From their first, tentative meeting in 1984, and then, five years on, when Polis becomes a reality, there's a palpable excitement as the group members gradually realise that they can think the unthinkable. Added to the volatile mix is Patrick, the manipulative MP and New Labour apparatchik, a role Nigel Cooke plays for all its worth, bringing to it the look of Jeffrey Archer and the speech mannerisms of Peter Mandelson.

In 2004, as international movers and shakers gather at the Polis headquarters in a remote Derbyshire farmhouse in the shadow of Kinder Scout, a public demonstration against capitalism is on the move outside, rumbling ever more loudly. But that's not the only cloud on the horizon. Public life impinges on private, past catches up with present, people have changed, and the anonymous circulation of documents relating to the group's past unsettles them all, threatening to unseat Ollie, engagingly played by Jo Stone-Fewings, now the new MP for South Yorkshire.
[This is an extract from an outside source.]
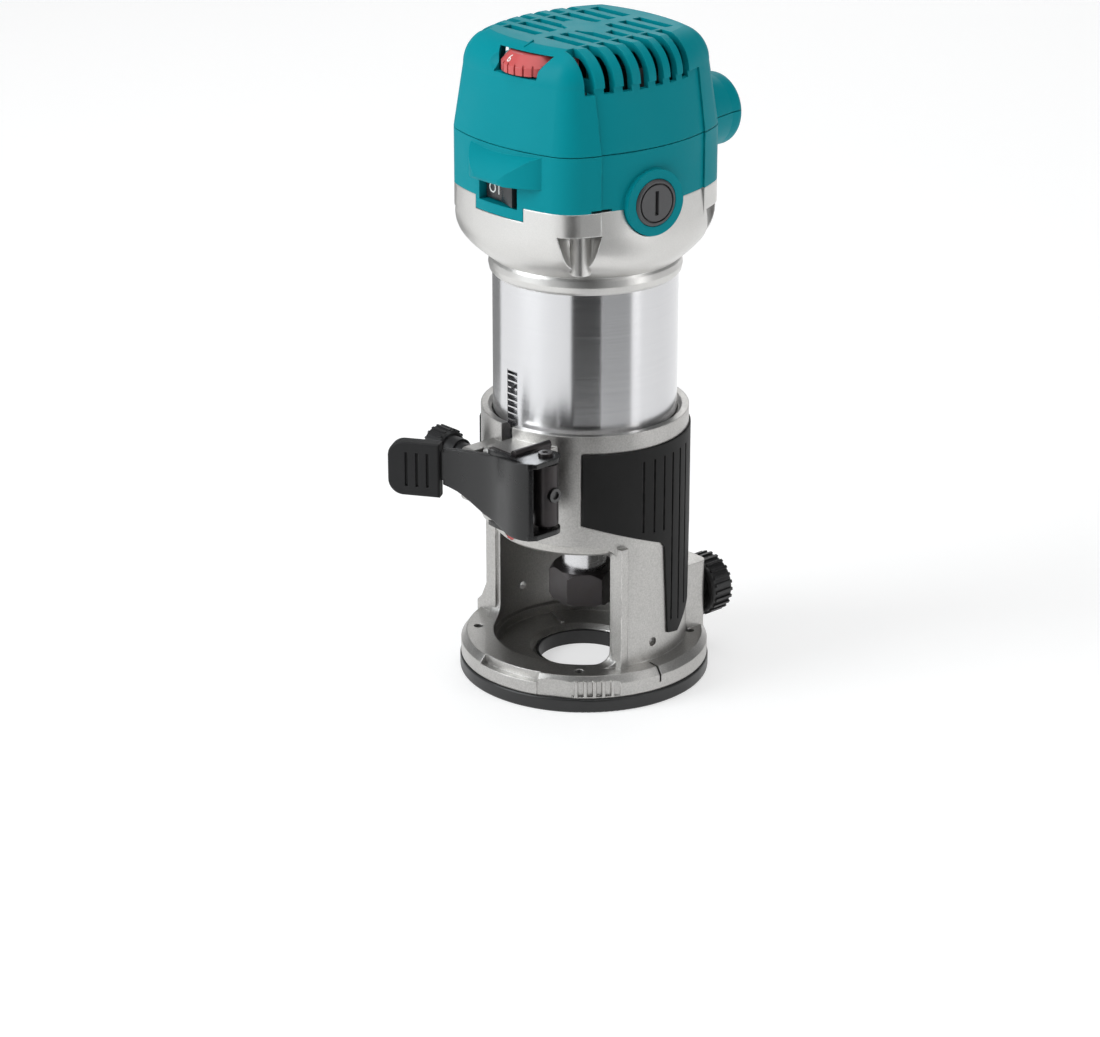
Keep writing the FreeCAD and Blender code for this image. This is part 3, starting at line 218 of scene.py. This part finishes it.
def rings(tree, pitch_mm, distortion=0.4):
    """Fine lathe rings round the Z axis."""
    place = tree.nodes.new("ShaderNodeTexCoord")
    wave = tree.nodes.new("ShaderNodeTexWave")
    wave.wave_type = "BANDS"
    wave.bands_direction = "Z"
    wave.inputs["Scale"].default_value = 0.314 / (pitch_mm * MM)
    wave.inputs["Distortion"].default_value = distortion
    wave.inputs["Detail"].default_value = 2.0
    tree.links.new(place.outputs["Object"], wave.inputs["Vector"])
    return wave.outputs["Fac"]


def turned_aluminium():
    """Bright turned barrel: fine tool rings and a gloss that draws reflections out lengthwise."""
    mat, tree, shader = new_shader("turned_aluminium", (0.66, 0.66, 0.675), 0.2, metallic=1.0)
    shader.inputs["Anisotropic"].default_value = 0.85
    shader.inputs["Anisotropic Rotation"].default_value = 0.25
    around = tree.nodes.new("ShaderNodeTangent")
    around.direction_type = "RADIAL"
    around.axis = "Z"
    tree.links.new(around.outputs["Tangent"], shader.inputs["Tangent"])
    fine = noise(tree, 3.0, 4.0, 0.6, (0.06, 0.06, 12.0))
    body = blend_colours(tree, fine, (0.62, 0.62, 0.635), (0.74, 0.74, 0.75))
    tree.links.new(body, shader.inputs["Base Color"])
    tree.links.new(remap(tree, fine, 0.17, 0.23), shader.inputs["Roughness"])
    bump(tree, shader, [(rings(tree, 0.25), 0.0012), (fine, 0.004)], 0.2)
    return mat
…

Well performed and neatly topical, The Unthinkable embraces many big ideas, global and local, philosophical and political, as well as personal. As a vision of how our media-fostered politics and under-scrutinised public life work, it's uncomfortably tenable. The women create the more interesting, revelatory characters: Katherine Parkinson, the strident activist Fran, whose concern for human rights and justice for all leads her into dangerous territory, and Susannah Wise as the clever, working-class Maggie, the straight-talking head of Polis. The male roles, though less well defined, are coloured with ingenuity and wit.

Waters writes with particular perceptiveness about the complexities of remaining true to one's beliefs in the reality of the unreal political world. However, perhaps because of the number of issues raised and the head- spinning speed with which they're tossed around, unanswered questions are left hanging in the air.